Arthur Fleck si trasforma gradualmente in Joker perdendo la sua empatia e massacrando letteralmente i suoi punti di riferimento. La folla inferocita che lo innalza a idolo non è poi tanto diversa da lui: “La politica non c’entra”, dice davanti alle telecamere tanto agognate, quando finalmente raggiunge il suo posto dinanzi ad esse. L’assenza di empatia di Thomas Wayne, padre del futuro di Batman e qui ritratto per la prima volta come il ventre grasso e viziato della comunità, è simile a quella di chi non esita a indossare la maschera del clown omicida. In questo, Joker si rivela specchio affidabile delle conseguenze estreme a cui questa società può condurre: le sue azioni non sono tese a ristabilire una giustizia sociale perduta, quanto ad affermare sé stesso e la propria esistenza, restituendo il disagio provato in un bagno di sangue.
Come avviene per la separazione di un atomo dal suo nucleo, più la solitudine è piccola, inascoltata e disturbata, più la reazione sarà esplosiva, imprevedibile e, in questo caso, teatrale.
Con una serie di intuizioni fortunate, il film offre un’origine coerente e nuova per lo stesso Batman – qui ritratto come un Bruce Wayne ancora bambino e privo di battute -, costruendo mattone su mattone le premesse per una Gotham City impazzita, in cui un’escalation di sangue e maschere da clown porterà alla morte dei suoi genitori, rappresentanti illustri del privilegio che una parte della società vuole rovesciare. Diversamente dal Cavaliere Oscuro di Nolan, in questa linea narrativa non sarà l’Ordine portato in città da Batman a generare il Caos rappresentato da Joker, ma viceversa.
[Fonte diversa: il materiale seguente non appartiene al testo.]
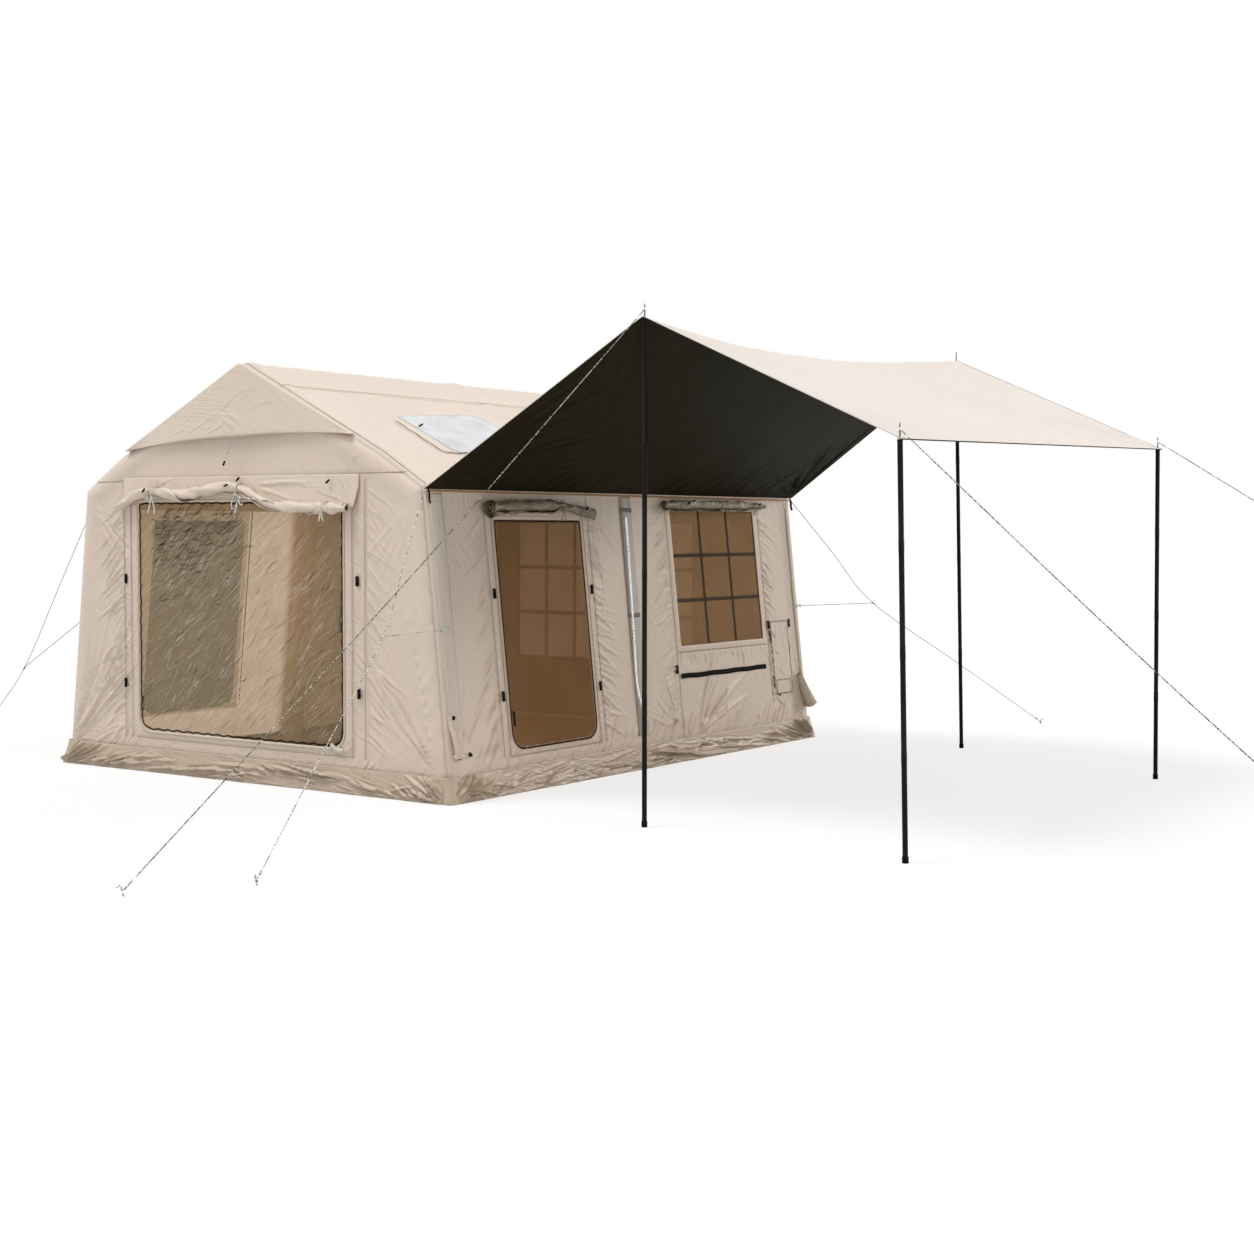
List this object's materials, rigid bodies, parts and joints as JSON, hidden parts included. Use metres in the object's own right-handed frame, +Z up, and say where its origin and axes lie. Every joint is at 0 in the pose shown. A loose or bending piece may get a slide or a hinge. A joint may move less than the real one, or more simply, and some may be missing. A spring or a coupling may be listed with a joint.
{
  "type": "inflatable tent",
  "caption": "Inflatable cabin tent with gabled roof, clear front door, mesh side doors and windows, rolled covers, air beams and a pole-held side awning with guy ropes.",
  "frame": {"origin": "middle of the floor's underside, on the ground", "axes": "+Z up, +X out of the long wall towards the awning, +Y along the ridge from the front gable to the rear one"},
  "size_m": [9.9641, 8.4408, 2.6607],
  "materials": {
    "canvas": "matte woven polyester cotton, beige",
    "olive_lining": "matte woven, olive khaki",
    "awning_canvas": "matte woven, pale beige above and black coated below",
    "groundsheet": "coated groundsheet, satin",
    "clear_sheet": "clear flexible sheet, glossy and creased",
    "insect_mesh": "fine insect mesh with webbing",
    "air_beam": "sleeved inflatable tube, satin",
    "valve_plastic": "moulded, matte black",
    "zip": "black zip and slider",
    "pole_metal": "black powder coat, satin",
    "peg_steel": "plain steel",
    "guy_rope": "braided cord, dark with white flecks"
  },
  "bodies": {
    "tent": {"front_wall": "canvas", "rear_wall": "canvas", "right_wall": "canvas", "left_wall": "canvas", "right_roof": "canvas", "left_roof": "canvas", "front_hood": "canvas", "rear_hood": "canvas", "front_door_cover": "canvas", "rear_window_cover": "canvas", "right_door_cover": "olive_lining", "left_door_cover": "olive_lining", "right_window_cover": "olive_lining", "left_window_cover": "olive_lining", "awning": "awning_canvas", "floor": "groundsheet", "skylight_pane": "clear_sheet", "right_window": "insect_mesh", "left_window": "insect_mesh", "rear_window": "insect_mesh", "front_arch": "air_beam", "middle_arch": "air_beam", "rear_arch": "air_beam", "ridge_beam_front": "air_beam", "ridge_beam_rear": "air_beam", "right_eave_beam_front": "air_beam", "right_eave_beam_rear": "air_beam", "left_eave_beam_front": "air_beam", "left_eave_beam_rear": "air_beam", "valve_body": "valve_plastic", "cable_port_zip": "zip", "near_ridge_pole": "pole_metal", "near_outer_pole": "pole_metal", "far_ridge_pole": "pole_metal", "far_outer_pole": "pole_metal", "near_ridge_peg": "peg_steel", "near_outer_peg": "peg_steel", "far_outer_peg": "peg_steel", "near_peg": "peg_steel", "far_peg": "peg_steel", "left_peg": "peg_steel", "near_ridge_guy": "guy_rope", "near_outer_guy": "guy_rope", "far_outer_guy": "guy_rope", "near_guy": "guy_rope", "near_guy_branch": "guy_rope", "far_guy": "guy_rope", "far_guy_branch": "guy_rope", "left_guy": "guy_rope", "left_guy_branch": "guy_rope", "spare_guy": "guy_rope"},
    "front_door": {"front_door": "clear_sheet"},
    "front_door_slider": {"front_door_slider": "zip"},
    "right_door": {"right_door": "insect_mesh"},
    "right_door_slider": {"right_door_slider": "zip"},
    "left_door": {"left_door": "insect_mesh"},
    "left_door_slider": {"left_door_slider": "zip"},
    "cable_port_slider": {"cable_port_slider": "zip"},
    "duct_flap": {"duct_flap": "canvas"},
    "valve_cap": {"valve_cap": "valve_plastic"}
  },
  "joints": [
    {"name": "front_door_hinge", "type": "hinge", "parent": "tent", "child": "front_door", "pos_m": [0.81, -1.9927, 0], "axis": [0, 0, -1], "range_deg": [0, 100]},
    {"name": "front_door_zip", "type": "slide", "parent": "front_door", "child": "front_door_slider", "axis": [0, 0, 1], "range_m": [0, 1.12]},
    {"name": "right_door_hinge", "type": "hinge", "parent": "tent", "child": "right_door", "pos_m": [1.56328, -0.6, 0.00037], "axis": [-0.1111, 0, 0.9938], "range_deg": [0, 150]},
    {"name": "right_door_zip", "type": "slide", "parent": "right_door", "child": "right_door_slider", "axis": [-0.1111, 0, 0.9938], "range_m": [0, 1.04]},
    {"name": "left_door_hinge", "type": "hinge", "parent": "tent", "child": "left_door", "pos_m": [-1.56328, -0.6, 0.00037], "axis": [-0.1111, 0, -0.9938], "range_deg": [0, 150]},
    {"name": "left_door_zip", "type": "slide", "parent": "left_door", "child": "left_door_slider", "axis": [0.1111, 0, 0.9938], "range_m": [0, 1.04]},
    {"name": "cable_port_zip_slide", "type": "slide", "parent": "tent", "child": "cable_port_slider", "axis": [0, 1, 0], "range_m": [-0.76, 0.2]},
    {"name": "duct_flap_hinge", "type": "hinge", "parent": "tent", "child": "duct_flap", "pos_m": [1.4694, 1.655, 0.84037], "axis": [0, -1, 0], "range_deg": [0, 120]},
    {"name": "valve_cap_hinge", "type": "hinge", "parent": "tent", "child": "valve_cap", "pos_m": [1.33454, -1.8977, 0.44752], "axis": [0.1111, 0, -0.9938], "range_deg": [0, 150]}
  ]
}
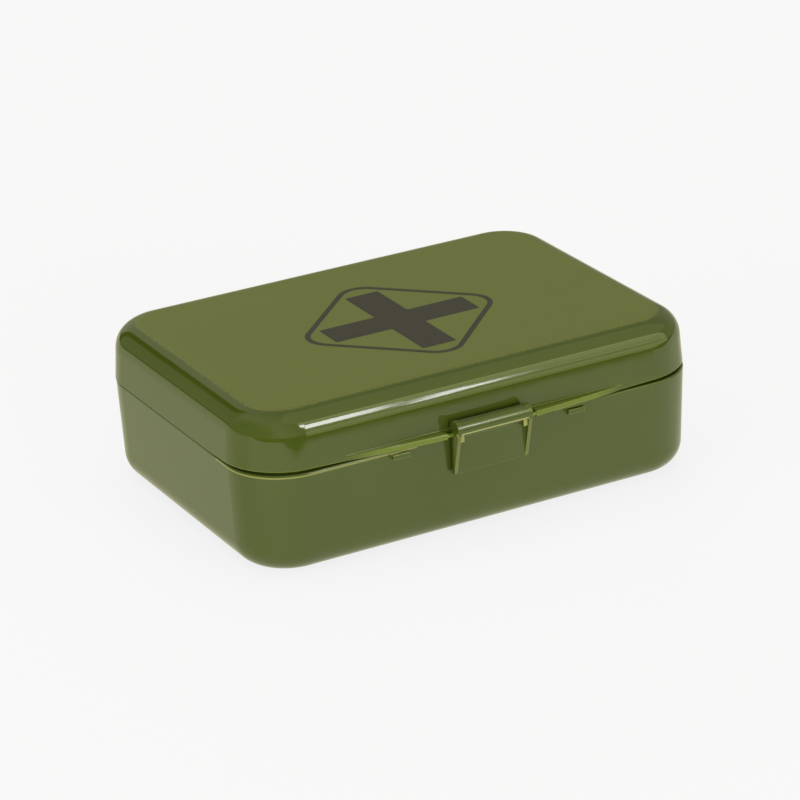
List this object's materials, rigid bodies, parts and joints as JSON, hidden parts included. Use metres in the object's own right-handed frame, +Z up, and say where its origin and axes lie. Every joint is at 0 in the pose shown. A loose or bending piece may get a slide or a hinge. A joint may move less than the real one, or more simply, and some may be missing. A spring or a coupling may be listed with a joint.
{
  "type": "first aid kit",
  "caption": "Small hinged plastic first aid box with a rocker latch, packed with bandages, dressings, tape, scissors and tweezers.",
  "frame": {"origin": "middle of the flat underside, under the centre of the box's outline", "axes": "+X along the box's length, -Y towards the latch, +Y towards the hinges, +Z up"},
  "size_m": [0.1604, 0.1272, 0.0522],
  "materials": {
    "tray_plastic": "smooth moulded, satin gloss",
    "lid_plastic": "smooth moulded, glossy walls, finely textured top",
    "latch_plastic": "smooth moulded, glossy",
    "hinge_steel": "drawn wire",
    "foil_film": "crinkled metallised film",
    "bandage_film": "frosted film",
    "gloves_film": "thin film",
    "compress_paper": "smooth medical paper",
    "sachet_foil": "laminated sachet",
    "pad_gauze": "woven gauze",
    "plaster_paper": "smooth paper",
    "leaflet_paper": "folded sheet",
    "gauze_fabric": "elastic crepe weave",
    "tape_fabric": "woven tape",
    "core_plastic": "moulded",
    "scissors_steel": "ground and polished",
    "rivet_steel": "turned",
    "tweezers_steel": "polished strip",
    "pin_steel": "nickel plated wire"
  },
  "bodies": {
    "base": {"tray": "tray_plastic", "hinge_pin_left": "hinge_steel", "hinge_pin_right": "hinge_steel", "foil_blanket": "foil_film", "triangular_bandage": "bandage_film", "gloves_packet": "gloves_film", "compress_packets": "compress_paper", "antiseptic_wipes": "sachet_foil", "wound_pad": "pad_gauze", "plaster_strips": "plaster_paper", "leaflet": "leaflet_paper", "gauze_roll_long": "gauze_fabric", "gauze_roll_short": "gauze_fabric", "tape_roll": "tape_fabric", "tape_core": "core_plastic", "scissors_lower": "scissors_steel", "scissors_rivet": "rivet_steel", "tweezers": "tweezers_steel", "safety_pins": "pin_steel"},
    "lid": {"lid": "lid_plastic"},
    "latch": {"latch": "latch_plastic"},
    "scissors_half": {"scissors_upper": "scissors_steel"}
  },
  "joints": [
    {"name": "lid_hinge", "type": "hinge", "parent": "base", "child": "lid", "pos_m": [0, 0.06025, 0.034], "axis": [-1, 0, 0], "range_deg": [0, 110]},
    {"name": "latch_pivot", "type": "hinge", "parent": "lid", "child": "latch", "pos_m": [-0.00025, -0.05895, 0.03515], "axis": [-1, 0, 0], "range_deg": [0, 20]},
    {"name": "scissors_pivot", "type": "hinge", "parent": "base", "child": "scissors_half", "pos_m": [0.02, -0.006, 0.0364], "axis": [0, 0, 1], "range_deg": [0, 25]}
  ]
}
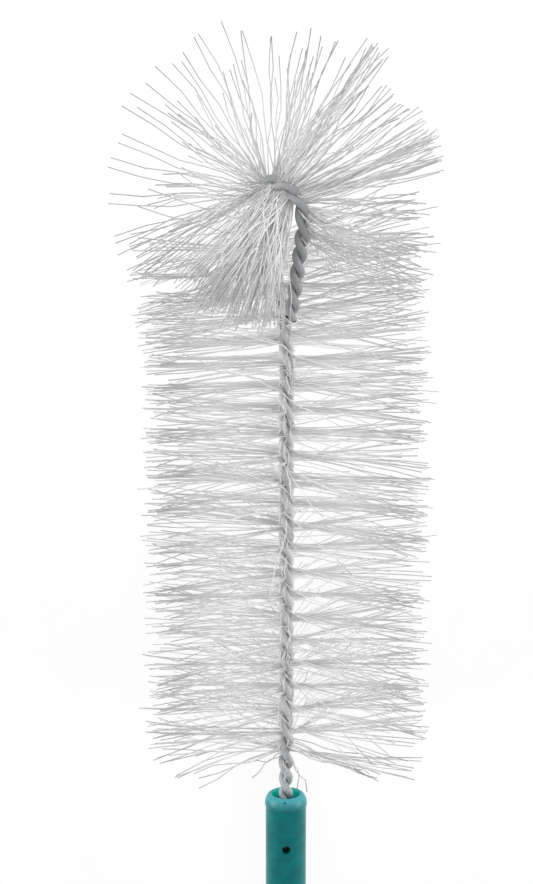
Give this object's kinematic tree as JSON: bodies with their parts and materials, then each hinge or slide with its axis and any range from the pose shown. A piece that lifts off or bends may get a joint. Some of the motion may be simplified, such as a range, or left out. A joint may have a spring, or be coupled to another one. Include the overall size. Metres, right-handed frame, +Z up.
{
  "type": "bottle brush",
  "caption": "Bottle brush: radial nylon bristles held in a twisted coated wire with a looped tip, on a straight plastic handle with a hanging hole.",
  "frame": {"origin": "on the floor, under the middle of the brush's box as it lies", "axes": "+Y along the brush from the handle to the looped tip, +Z up; the brush lies on the end of its handle and on its first bristles, so its wire rises 7.7 degrees towards the tip"},
  "size_m": [0.0764, 0.3852, 0.0977],
  "materials": {
    "handle_plastic": "satin",
    "core_steel": "satin",
    "wire_coating": "satin",
    "bristle_nylon": "satin"
  },
  "bodies": {
    "root": {"handle": "handle_plastic", "wire_core_1": "core_steel", "wire_core_2": "core_steel", "wire_coat_1": "wire_coating", "wire_coat_2": "wire_coating", "bristles_01": "bristle_nylon", "bristles_02": "bristle_nylon", "bristles_03": "bristle_nylon", "bristles_04": "bristle_nylon", "bristles_05": "bristle_nylon", "bristles_06": "bristle_nylon", "bristles_07": "bristle_nylon", "bristles_08": "bristle_nylon", "bristles_09": "bristle_nylon", "bristles_10": "bristle_nylon", "bristles_11": "bristle_nylon", "bristles_12": "bristle_nylon", "bristles_13": "bristle_nylon", "bristles_14": "bristle_nylon", "bristles_15": "bristle_nylon", "bristles_16": "bristle_nylon", "bristles_17": "bristle_nylon", "bristles_18": "bristle_nylon", "bristles_19": "bristle_nylon", "bristles_20": "bristle_nylon", "bristles_21": "bristle_nylon", "bristles_22": "bristle_nylon", "tip_bristles_1": "bristle_nylon", "tip_bristles_2": "bristle_nylon", "tip_bristles_3": "bristle_nylon", "tip_bristles_4": "bristle_nylon", "tip_bristles_5": "bristle_nylon", "tip_bristles_6": "bristle_nylon"}
  },
  "joints": []
}
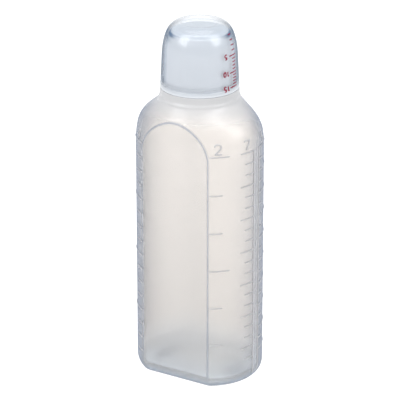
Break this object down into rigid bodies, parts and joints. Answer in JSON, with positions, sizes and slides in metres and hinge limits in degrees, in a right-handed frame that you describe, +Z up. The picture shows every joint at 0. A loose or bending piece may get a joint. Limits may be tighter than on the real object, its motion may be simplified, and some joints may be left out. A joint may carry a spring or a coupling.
{
  "type": "medicine dispensing bottle",
  "caption": "Oval translucent dispensing bottle for liquid medicine, with flat front and back panels, a screw cap, a sealing liner and a clear measuring cup pushed over the cap.",
  "frame": {"origin": "centre of the base, on the surface the bottle stands on", "axes": "+Z up along the neck's axis, X across the wide way of the oval, the front panel faces -Y"},
  "size_m": [0.056, 0.0404, 0.158],
  "materials": {
    "bottle_plastic": "milky translucent natural polyethylene with a soft gloss",
    "cap_plastic": "milky translucent polypropylene, smooth",
    "liner_foam": "soft white foamed polyethylene",
    "cup_plastic": "clear polypropylene, polished, with a faint blue cast",
    "scale_ink": "dark red printed ink"
  },
  "bodies": {
    "bottle": {"bottle_body": "bottle_plastic"},
    "liner": {"cap_liner": "liner_foam"},
    "cap": {"screw_cap": "cap_plastic"},
    "cup": {"measuring_cup": "cup_plastic"}
  },
  "joints": [
    {"name": "cap_rise", "type": "slide", "parent": "bottle", "child": "liner", "axis": [0, 0, 1], "range_m": [0, 0.00565]},
    {"name": "cap_turn", "type": "hinge", "parent": "liner", "child": "cap", "pos_m": [0, 0, 0.14], "axis": [0, 0, 1], "range_deg": [0, 504]},
    {"name": "cup_lift", "type": "slide", "parent": "cap", "child": "cup", "axis": [0, 0, 1], "range_m": [0, 0.05]}
  ],
  "couplings": [
    {"joint": "cap_rise", "follows": "cap_turn", "m_per_rad": 0.00063662}
  ]
}
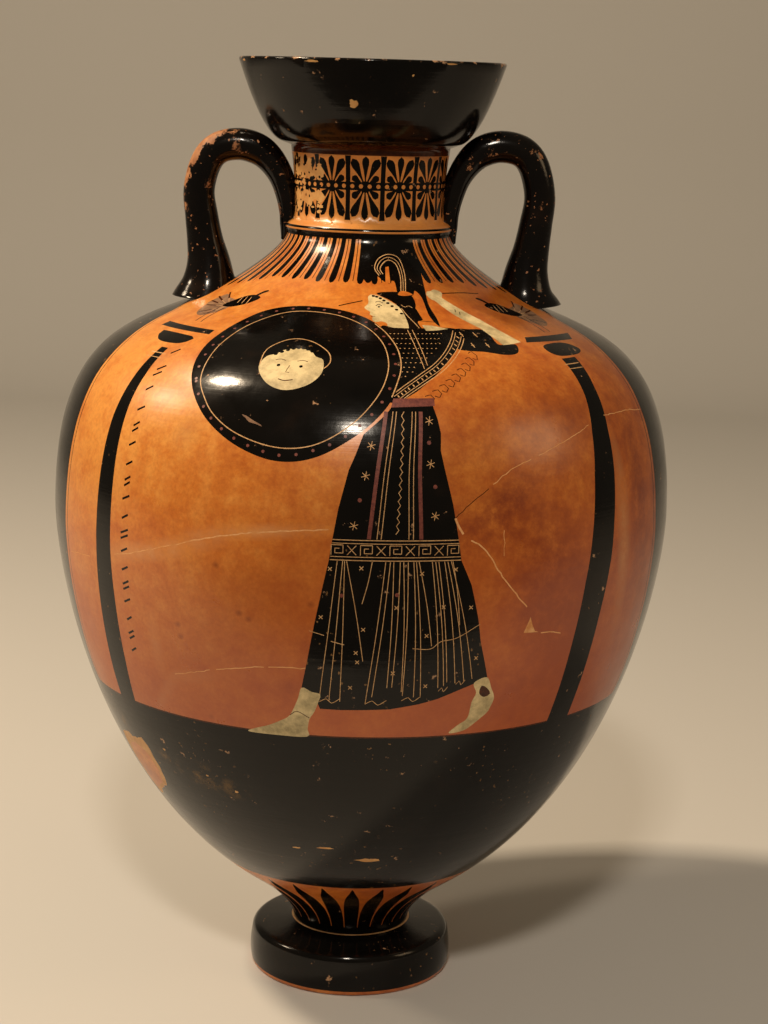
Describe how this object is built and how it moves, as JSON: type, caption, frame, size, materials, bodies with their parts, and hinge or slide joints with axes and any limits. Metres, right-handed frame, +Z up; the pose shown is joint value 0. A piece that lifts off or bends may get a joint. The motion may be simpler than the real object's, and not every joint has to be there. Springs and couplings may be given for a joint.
{
  "type": "amphora",
  "caption": "Tall fired-clay neck amphora with a disc foot, swelling body, collared neck, flaring mouth and two upright rod handles, open and hollow for holding liquid",
  "frame": {"origin": "middle of the underside of the foot, on the surface that it stands on", "axes": "Z up along the vessel's axis, X through the two handles, the figured panel faces -Y"},
  "size_m": [0.4094, 0.4094, 0.6195],
  "materials": {
    "slip_glazed_clay": "orange fired clay with a glossy black slip, painted in a figured panel and worn at the edges"
  },
  "bodies": {
    "root": {"amphora": "slip_glazed_clay"}
  },
  "joints": []
}
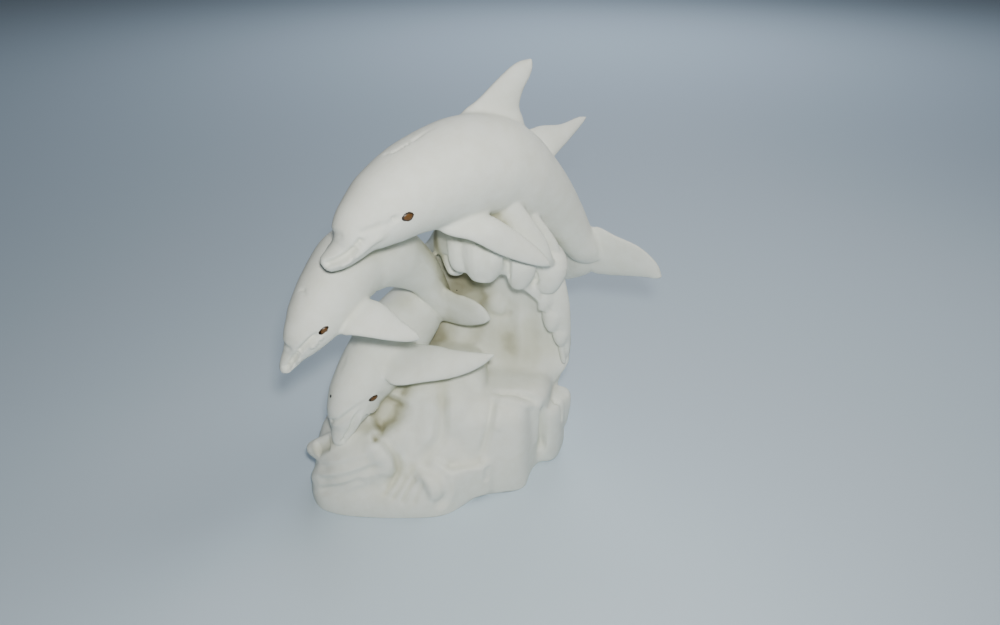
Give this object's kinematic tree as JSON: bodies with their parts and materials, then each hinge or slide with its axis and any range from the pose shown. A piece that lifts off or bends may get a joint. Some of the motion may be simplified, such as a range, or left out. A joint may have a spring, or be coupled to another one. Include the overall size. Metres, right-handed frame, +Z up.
{
  "type": "dolphin sculpture",
  "caption": "Tabletop bisque porcelain sculpture of leaping dolphins arched over a curling wave on a rocky swirl base, resting on its flat underside.",
  "frame": {"origin": "middle of the bounding box, on the flat underside", "axes": "+Z up, +Y from the side where the wave opens towards its back, +X to the right, towards the top dolphin's tail"},
  "size_m": [0.2162, 0.1454, 0.25],
  "materials": {
    "bisque": "matt unglazed bisque"
  },
  "bodies": {
    "root": {"dolphin_sculpture": "bisque"}
  },
  "joints": []
}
Il merito di questo film, tuttavia, non sta tanto nell’aver creato un cinecomic da Oscar, quanto nell’aver saputo raggiungere il suo picco di coerenza proprio con la narrazione inaffidabile del protagonista. Mettendo insieme i pezzi del puzzle, infatti, alla fine della pellicola non è davvero possibile stabilire se la storia è avvenuta “davvero”, o se Joker è solo il prodotto di una mente malata, che soltanto nei suoi corridoi sfocati è riuscita a raggiungere la sanguinosa affermazione di sé a cui lo spettatore ha assistito.